Let’s import the required libraries needed to set up a minimal working example

import matplotlib.pyplot as plt
import numpy as np
import torch
import torch.nn as nn
from maite_datasets.image_classification import MNIST
from sklearn.manifold import TSNE

from dataeval.data import Embeddings, Metadata, Select
from dataeval.data.selections import Limit
from dataeval.metrics.bias import coverage

Load the data

Load the MNIST data and create the training dataset.

# Set seeds
torch.manual_seed(14)

transforms = [
    lambda x: x / 255.0,  # scale to [0, 1]
    lambda x: (x - 0.1307) / 0.3081,  # normalize
    lambda x: x.astype(np.float32),  # convert to float32
]

# MNIST with mean 0 unit variance
train_ds = MNIST(root="./data", image_set="train", transforms=transforms, download=True)

# Select a subset of the dataset
subset = Select(train_ds, Limit(2000))

In this tutorial, we will use an autoencoder to reduce the dimension of the MNIST images.

# Define model architecture
class Autoencoder(nn.Module):
    def __init__(self):
        super().__init__()
        self.encoder = nn.Sequential(
            # 28 x 28
            nn.Conv2d(1, 4, kernel_size=5),
            # 4 x 24 x 24
            nn.ReLU(True),
            nn.Conv2d(4, 8, kernel_size=5),
            nn.ReLU(True),
            # 8 x 20 x 20 = 3200
            nn.Flatten(),
            nn.Linear(3200, 10),
            # 10
            nn.Sigmoid(),
        )
        self.decoder = nn.Sequential(
            # 10
            nn.Linear(10, 400),
            # 400
            nn.ReLU(True),
            nn.Linear(400, 4000),
            # 4000
            nn.ReLU(True),
            nn.Unflatten(1, (10, 20, 20)),
            # 10 x 20 x 20
            nn.ConvTranspose2d(10, 10, kernel_size=5),
            # 24 x 24
            nn.ConvTranspose2d(10, 1, kernel_size=5),
            # 28 x 28
            nn.Sigmoid(),
        )

    def forward(self, x):
        x = self.encoder(x)
        x = self.decoder(x)
        return x

    def encode(self, x):
        x = self.encoder(x)
        return x

For computational reasons, we will simply load the trained autoencoder.

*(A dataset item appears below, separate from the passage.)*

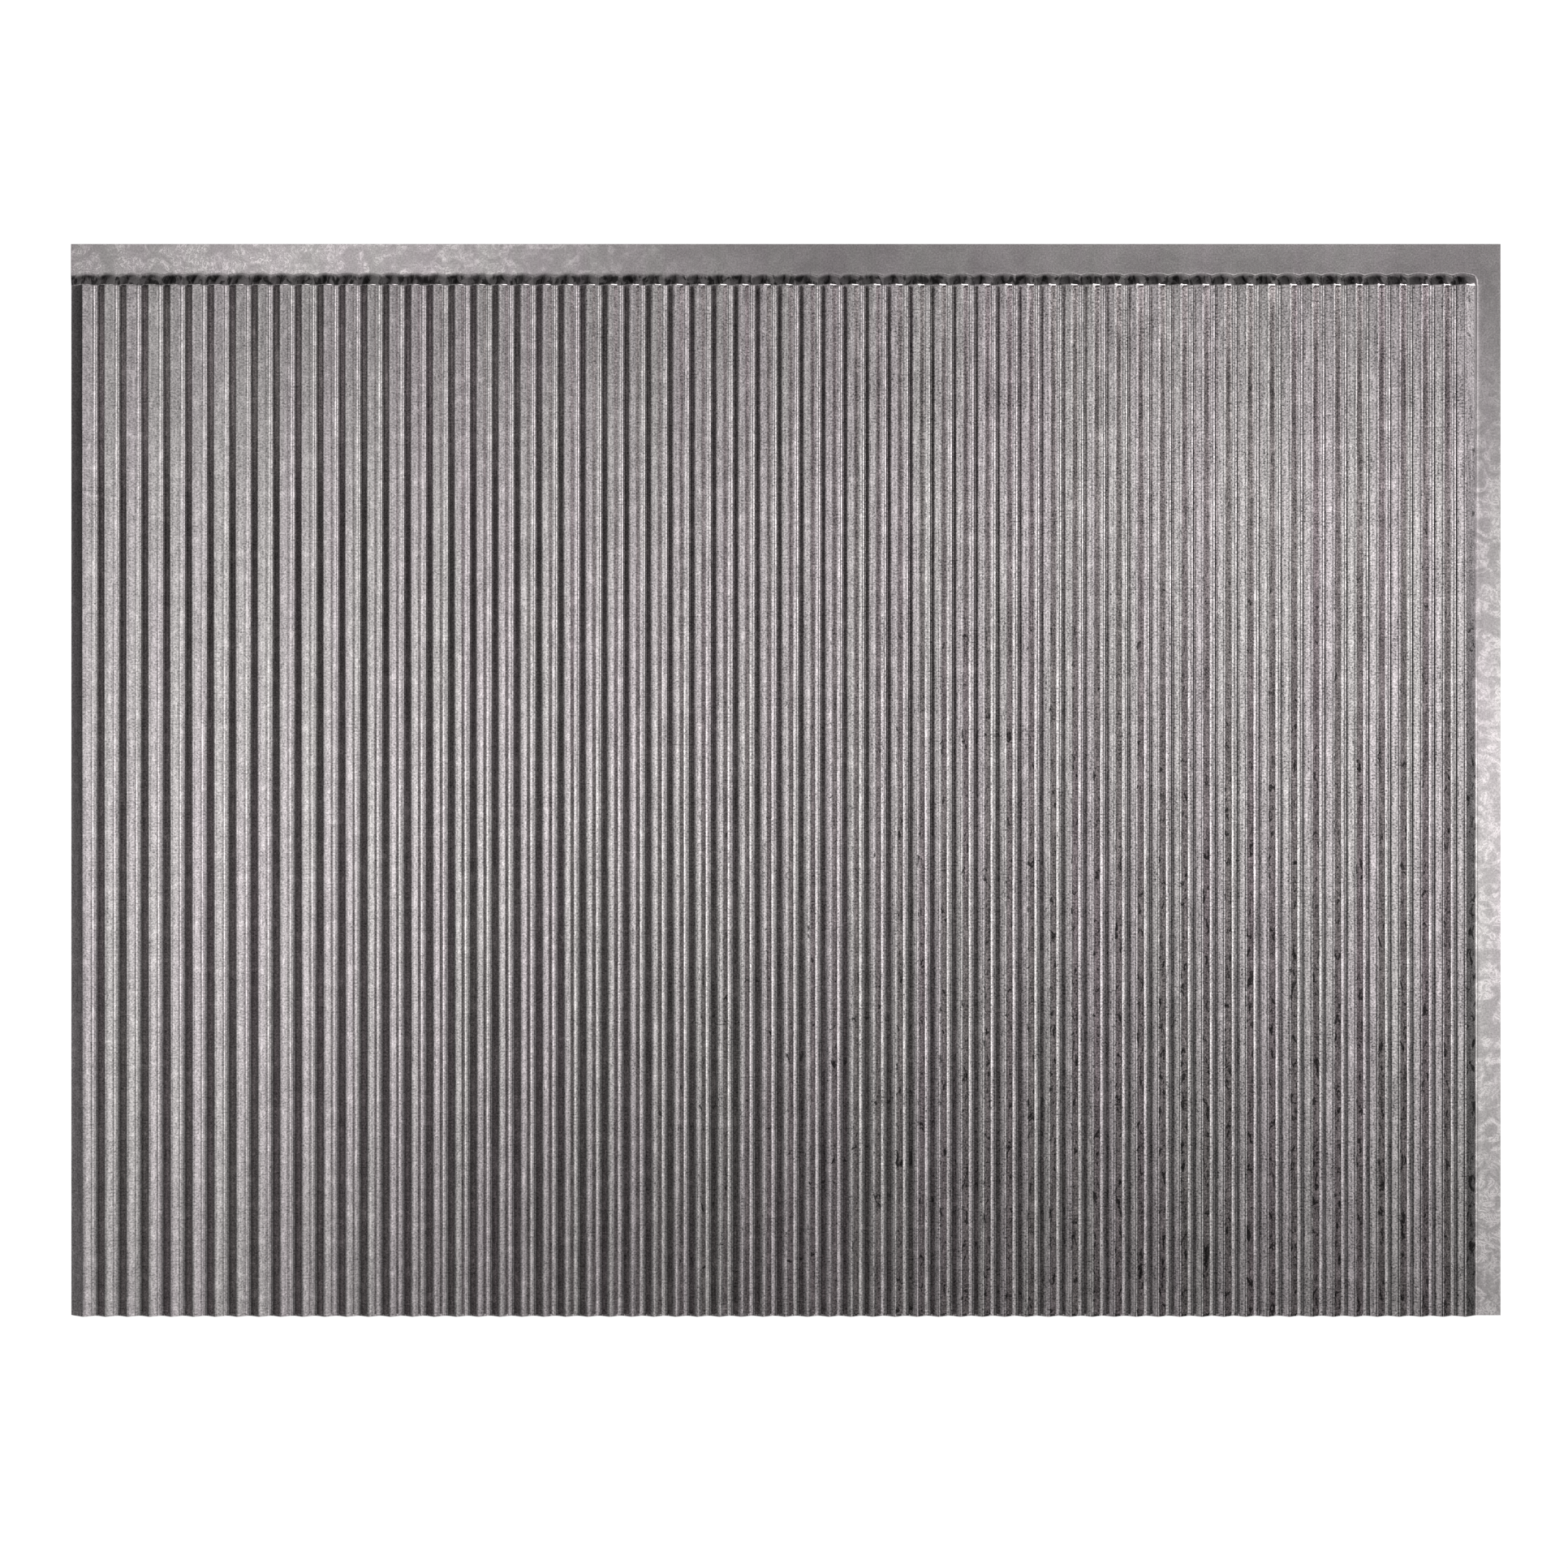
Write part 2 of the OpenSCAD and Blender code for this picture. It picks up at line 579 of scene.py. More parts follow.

See the how-to How to create image embeddings with an autoencoder for more information on how to train an autoencoder.

# The trained autoencoder was trained for 1000 epochs
sd = torch.load("models/ae", weights_only=True)
model = Autoencoder()
model.load_state_dict(sd)
<All keys matched successfully>

For the purposes of this example, we will take only the first 2000 entries of the data.

# Calculate the embeddings and extract the labels from the dataset
embeddings = Embeddings(subset, batch_size=64, model=model).to_tensor()
labels = Metadata(subset).class_labels

To visualize the encodings, we will use TSNE on them to view separation.

# Visualize 10d as 2d with TSNE
tsne = TSNE(n_components=2)
red_dim = tsne.fit_transform(embeddings.cpu().numpy())
# Plot results with color being label
fig, ax = plt.subplots()
scatter = ax.scatter(
    x=red_dim[:, 0],
    y=red_dim[:, 1],
    c=labels,
    label=labels,
)
ax.legend(*scatter.legend_elements(), loc="upper right", ncols=2)
plt.show()
../_images/4e293234f443f81b0be7de820518bfa198c24528dc0e4dba0906b8486c88e441.png

Some good separation, but you can see a few images in the “gaps”. This could be an artifact of dimension reduction, or suggest that we have poor coverage for some covariates.

# Use data adaptive cutoff
cvrg = coverage(embeddings, radius_type="adaptive")
# Plot the least covered 1%
f, axs = plt.subplots(4, 5, figsize=(5, 5))
axs = axs.flatten()
for count, i in enumerate(axs):
    idx = cvrg.uncovered_indices[count]
    i.imshow(np.squeeze(train_ds[idx][0]), cmap="gray")
    i.set_axis_off()
    i.title.set_text(int(labels[idx]))
../_images/11b0a8e75d9d1db5dbd8b3c7f3dbcda67eeb10ec98b0133d1986de87091518b2.png

The Coverage tool identified that in this set of 2000 images, there is potential under-coverage when it comes to wonky 2s and 7s. Other digits have some undercovered instances, but could be they are just outliers.